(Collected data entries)
═══

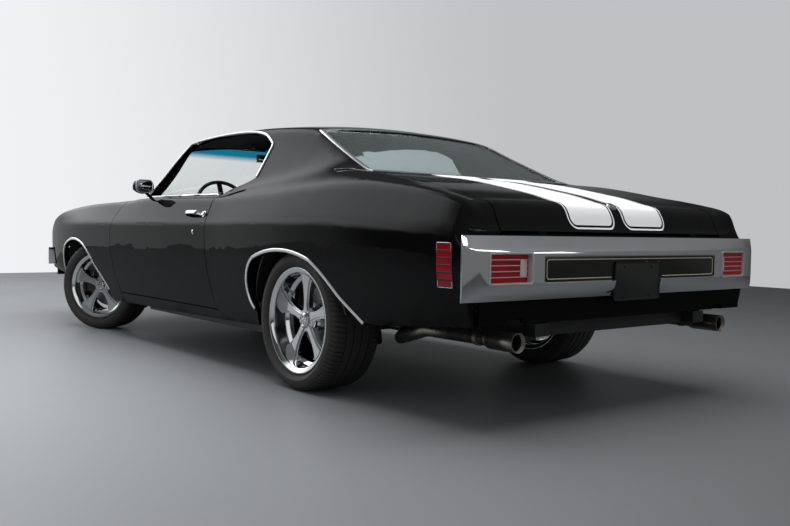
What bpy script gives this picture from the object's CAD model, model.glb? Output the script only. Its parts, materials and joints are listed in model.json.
import json
import math

import bmesh
import bpy
from bpy.props import FloatProperty, FloatVectorProperty, IntProperty, PointerProperty
from mathutils import Matrix, Vector
from mathutils.bvhtree import BVHTree


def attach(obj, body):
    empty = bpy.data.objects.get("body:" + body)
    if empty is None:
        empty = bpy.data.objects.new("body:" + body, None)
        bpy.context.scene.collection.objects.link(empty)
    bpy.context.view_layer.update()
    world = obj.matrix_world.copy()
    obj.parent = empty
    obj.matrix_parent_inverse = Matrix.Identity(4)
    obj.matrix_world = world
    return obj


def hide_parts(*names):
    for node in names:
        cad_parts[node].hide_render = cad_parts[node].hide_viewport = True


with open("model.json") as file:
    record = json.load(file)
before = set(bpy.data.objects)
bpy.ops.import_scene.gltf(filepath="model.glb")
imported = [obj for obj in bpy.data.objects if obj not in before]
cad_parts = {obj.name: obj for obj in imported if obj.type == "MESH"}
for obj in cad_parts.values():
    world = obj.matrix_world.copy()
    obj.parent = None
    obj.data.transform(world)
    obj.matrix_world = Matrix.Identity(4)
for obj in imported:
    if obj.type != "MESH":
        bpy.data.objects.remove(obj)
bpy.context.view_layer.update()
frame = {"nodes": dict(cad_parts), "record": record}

bl_info = {
    "name": "Muscle car looks",
    "version": (1, 0, 0),
    "blender": (4, 5, 0),
    "location": "3D Viewport > Sidebar > Muscle car",
    "description": "Paint, bright work, wheels and cabin trim for a two-door hardtop",
    "category": "Object",
}

# Places shared with the frame
MERGE = 1e-5
REAR_AXLE = 1.2895
FRONT_AXLE = -1.5555
KINGPIN = 0.702
STEER = math.radians(31.5)
NODES = frame["nodes"]
BODY_OF = {node: body for body, group in frame["record"]["behaviour"]["bodies"].items() for node in group}
PANELS = [
    "fender_left", "fender_right", "door_left", "door_right", "quarter_left", "quarter_right", "rockers",
    "roof", "hood", "trunk_lid", "rear_shelf", "cowl", "nose_panel", "tail_panel", "rear_valance",
    "front_valance",
]
SIDES = (("left", 1), ("right", -1))
BACK = Vector((0, 1, 0))


class PaintSettings(bpy.types.PropertyGroup):
    body_colour: FloatVectorProperty(
        name="Body colour", description="Colour of the gloss paint", subtype="COLOR", size=3,
        default=(0.0032, 0.0032, 0.0036), min=0, max=1)
    stripe_colour: FloatVectorProperty(
        name="Stripe colour", description="Colour of the deck and hood stripes", subtype="COLOR", size=3,
        default=(0.86, 0.86, 0.87), min=0, max=1)
    stripe_inner: FloatProperty(
        name="Stripe inner edge", description="From the centre line to a stripe", unit="LENGTH",
        default=0.045)
    stripe_outer: FloatProperty(
        name="Stripe outer edge", description="From the centre line to a stripe's far edge", unit="LENGTH",
        default=0.305)
    pin_gap: FloatProperty(
        name="Pinstripe gap", description="Between a stripe and its pinstripe", unit="LENGTH", default=0.009)
    pin_width: FloatProperty(
        name="Pinstripe width", description="Width of the thin line round a stripe", unit="LENGTH",
        default=0.007)


class TrimSettings(bpy.types.PropertyGroup):
    arch_width: FloatProperty(
        name="Arch moulding", description="Width of the bright strip round a wheel arch", unit="LENGTH",
        default=0.016)
    drip_width: FloatProperty(
        name="Drip moulding", description="Width of the bright strip over the side windows", unit="LENGTH",
        default=0.014)
    glass_width: FloatProperty(
        name="Glass surround", description="Width of the bright frame round a window", unit="LENGTH",
        default=0.022)
    rise: FloatProperty(
        name="Strip height", description="How far a bright strip stands off the paint", unit="LENGTH",
        default=0.005)
    plate_width: FloatProperty(
        name="Plate width", description="Width of the blank plate", unit="LENGTH", default=0.3)
    plate_height: FloatProperty(
        name="Plate height", description="Height of the blank plate", unit="LENGTH", default=0.15)


class WheelSettings(bpy.types.PropertyGroup):
    blocks: IntProperty(name="Tread blocks", description="Blocks round a tyre's shoulder", default=90)
    groove_depth: FloatProperty(
        name="Groove depth", description="Depth of the tread grooves", unit="LENGTH", default=0.007)
    groove_width: FloatProperty(
        name="Groove width", description="Width of the grooves round the tyre", unit="LENGTH", default=0.009)
    nut_circle: FloatProperty(
        name="Nut circle", description="Radius on which the wheel nuts sit", unit="LENGTH", default=0.0165)


class StageSettings(bpy.types.PropertyGroup):
    camera_place: FloatVectorProperty(
        name="Camera", description="Where the camera stands", subtype="XYZ", unit="LENGTH", size=3,
        default=(2.9595, 4.6327, 0.7455))
    yaw: FloatProperty(name="Yaw", description="Heading from +X", subtype="ANGLE", default=-2.23933)
    pitch: FloatProperty(name="Pitch", description="Up from level", subtype="ANGLE", default=-0.03894)
    roll: FloatProperty(name="Roll", description="Turn about the view", subtype="ANGLE", default=0.01685)
    focal: FloatProperty(name="Focal length", description="On a 36 mm sensor, in millimetres", default=39.04)
    floor_colour: FloatVectorProperty(
        name="Floor colour", description="Colour of the studio floor", subtype="COLOR", size=3,
        default=(0.235, 0.243, 0.252), min=0, max=1)
    floor_mirrored: FloatProperty(
        name="Mirrored floor", description="Share of the floor's colour that paint and chrome show",
        default=0.7)
    wall_bright: FloatProperty(
        name="Bright wall", description="Level of the wall at its bright side", default=0.92)
    wall_dim: FloatProperty(name="Dim wall", description="Level of the wall at its dim side", default=0.54)
    beam: FloatProperty(
        name="Beam", description="Level of the soft light that the paint mirrors", default=2.1)
    fill: FloatProperty(name="Fill", description="Level of the light from all round", default=0.34)
    lamp_level: FloatProperty(name="Lamps", description="Share of the lamps' written level", default=1.0)


class CarSettings(bpy.types.PropertyGroup):
    paint: PointerProperty(type=PaintSettings)
    trim: PointerProperty(type=TrimSettings)
    wheels: PointerProperty(type=WheelSettings)
    stage: PointerProperty(type=StageSettings)


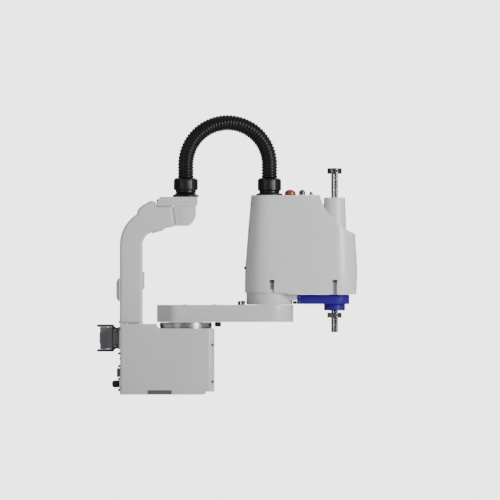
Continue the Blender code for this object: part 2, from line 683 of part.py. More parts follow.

═══

> [Exercise prompt]:
Go through the listing and copy all of it exactly.

> [Exercise solution]:
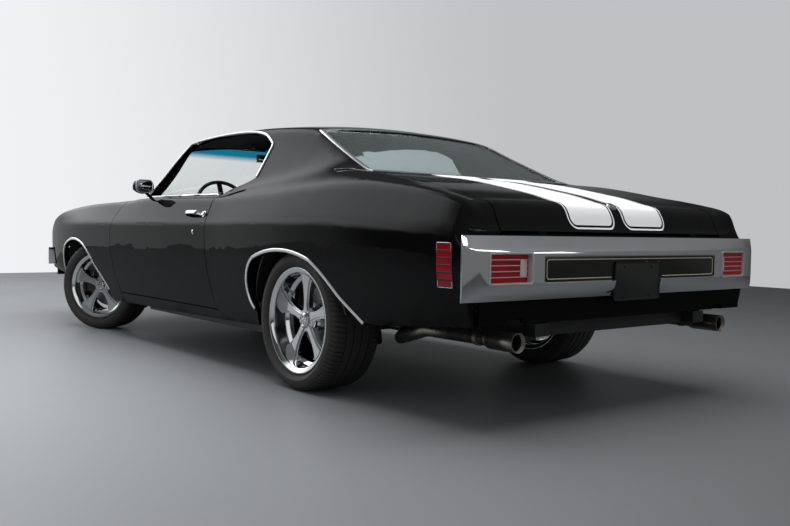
What bpy script gives this picture from the object's CAD model, model.glb? Output the script only. Its parts, materials and joints are listed in model.json.
import json
import math

import bmesh
import bpy
from bpy.props import FloatProperty, FloatVectorProperty, IntProperty, PointerProperty
from mathutils import Matrix, Vector
from mathutils.bvhtree import BVHTree


def attach(obj, body):
    empty = bpy.data.objects.get("body:" + body)
    if empty is None:
        empty = bpy.data.objects.new("body:" + body, None)
        bpy.context.scene.collection.objects.link(empty)
    bpy.context.view_layer.update()
    world = obj.matrix_world.copy()
    obj.parent = empty
    obj.matrix_parent_inverse = Matrix.Identity(4)
    obj.matrix_world = world
    return obj


def hide_parts(*names):
    for node in names:
        cad_parts[node].hide_render = cad_parts[node].hide_viewport = True


with open("model.json") as file:
    record = json.load(file)
before = set(bpy.data.objects)
bpy.ops.import_scene.gltf(filepath="model.glb")
imported = [obj for obj in bpy.data.objects if obj not in before]
cad_parts = {obj.name: obj for obj in imported if obj.type == "MESH"}
for obj in cad_parts.values():
    world = obj.matrix_world.copy()
    obj.parent = None
    obj.data.transform(world)
    obj.matrix_world = Matrix.Identity(4)
for obj in imported:
    if obj.type != "MESH":
        bpy.data.objects.remove(obj)
bpy.context.view_layer.update()
frame = {"nodes": dict(cad_parts), "record": record}

bl_info = {
    "name": "Muscle car looks",
    "version": (1, 0, 0),
    "blender": (4, 5, 0),
    "location": "3D Viewport > Sidebar > Muscle car",
    "description": "Paint, bright work, wheels and cabin trim for a two-door hardtop",
    "category": "Object",
}

# Places shared with the frame
MERGE = 1e-5
REAR_AXLE = 1.2895
FRONT_AXLE = -1.5555
KINGPIN = 0.702
STEER = math.radians(31.5)
NODES = frame["nodes"]
BODY_OF = {node: body for body, group in frame["record"]["behaviour"]["bodies"].items() for node in group}
PANELS = [
    "fender_left", "fender_right", "door_left", "door_right", "quarter_left", "quarter_right", "rockers",
    "roof", "hood", "trunk_lid", "rear_shelf", "cowl", "nose_panel", "tail_panel", "rear_valance",
    "front_valance",
]
SIDES = (("left", 1), ("right", -1))
BACK = Vector((0, 1, 0))


class PaintSettings(bpy.types.PropertyGroup):
    body_colour: FloatVectorProperty(
        name="Body colour", description="Colour of the gloss paint", subtype="COLOR", size=3,
        default=(0.0032, 0.0032, 0.0036), min=0, max=1)
    stripe_colour: FloatVectorProperty(
        name="Stripe colour", description="Colour of the deck and hood stripes", subtype="COLOR", size=3,
        default=(0.86, 0.86, 0.87), min=0, max=1)
    stripe_inner: FloatProperty(
        name="Stripe inner edge", description="From the centre line to a stripe", unit="LENGTH",
        default=0.045)
    stripe_outer: FloatProperty(
        name="Stripe outer edge", description="From the centre line to a stripe's far edge", unit="LENGTH",
        default=0.305)
    pin_gap: FloatProperty(
        name="Pinstripe gap", description="Between a stripe and its pinstripe", unit="LENGTH", default=0.009)
    pin_width: FloatProperty(
        name="Pinstripe width", description="Width of the thin line round a stripe", unit="LENGTH",
        default=0.007)


class TrimSettings(bpy.types.PropertyGroup):
    arch_width: FloatProperty(
        name="Arch moulding", description="Width of the bright strip round a wheel arch", unit="LENGTH",
        default=0.016)
    drip_width: FloatProperty(
        name="Drip moulding", description="Width of the bright strip over the side windows", unit="LENGTH",
        default=0.014)
    glass_width: FloatProperty(
        name="Glass surround", description="Width of the bright frame round a window", unit="LENGTH",
        default=0.022)
    rise: FloatProperty(
        name="Strip height", description="How far a bright strip stands off the paint", unit="LENGTH",
        default=0.005)
    plate_width: FloatProperty(
        name="Plate width", description="Width of the blank plate", unit="LENGTH", default=0.3)
    plate_height: FloatProperty(
        name="Plate height", description="Height of the blank plate", unit="LENGTH", default=0.15)


class WheelSettings(bpy.types.PropertyGroup):
    blocks: IntProperty(name="Tread blocks", description="Blocks round a tyre's shoulder", default=90)
    groove_depth: FloatProperty(
        name="Groove depth", description="Depth of the tread grooves", unit="LENGTH", default=0.007)
    groove_width: FloatProperty(
        name="Groove width", description="Width of the grooves round the tyre", unit="LENGTH", default=0.009)
    nut_circle: FloatProperty(
        name="Nut circle", description="Radius on which the wheel nuts sit", unit="LENGTH", default=0.0165)


class StageSettings(bpy.types.PropertyGroup):
    camera_place: FloatVectorProperty(
        name="Camera", description="Where the camera stands", subtype="XYZ", unit="LENGTH", size=3,
        default=(2.9595, 4.6327, 0.7455))
    yaw: FloatProperty(name="Yaw", description="Heading from +X", subtype="ANGLE", default=-2.23933)
    pitch: FloatProperty(name="Pitch", description="Up from level", subtype="ANGLE", default=-0.03894)
    roll: FloatProperty(name="Roll", description="Turn about the view", subtype="ANGLE", default=0.01685)
    focal: FloatProperty(name="Focal length", description="On a 36 mm sensor, in millimetres", default=39.04)
    floor_colour: FloatVectorProperty(
        name="Floor colour", description="Colour of the studio floor", subtype="COLOR", size=3,
        default=(0.235, 0.243, 0.252), min=0, max=1)
    floor_mirrored: FloatProperty(
        name="Mirrored floor", description="Share of the floor's colour that paint and chrome show",
        default=0.7)
    wall_bright: FloatProperty(
        name="Bright wall", description="Level of the wall at its bright side", default=0.92)
    wall_dim: FloatProperty(name="Dim wall", description="Level of the wall at its dim side", default=0.54)
    beam: FloatProperty(
        name="Beam", description="Level of the soft light that the paint mirrors", default=2.1)
    fill: FloatProperty(name="Fill", description="Level of the light from all round", default=0.34)
    lamp_level: FloatProperty(name="Lamps", description="Share of the lamps' written level", default=1.0)


class CarSettings(bpy.types.PropertyGroup):
    paint: PointerProperty(type=PaintSettings)
    trim: PointerProperty(type=TrimSettings)
    wheels: PointerProperty(type=WheelSettings)
    stage: PointerProperty(type=StageSettings)


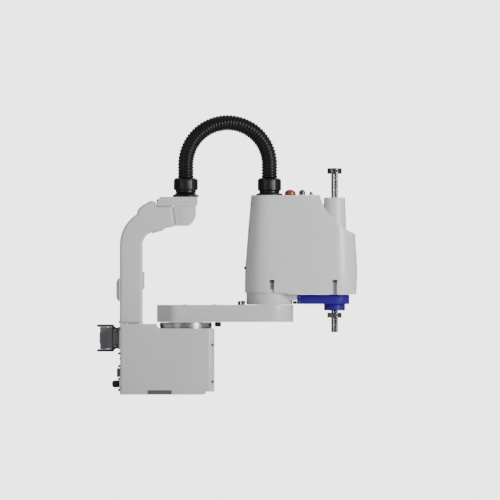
Continue the Blender code for this object: part 2, from line 683 of part.py. More parts follow.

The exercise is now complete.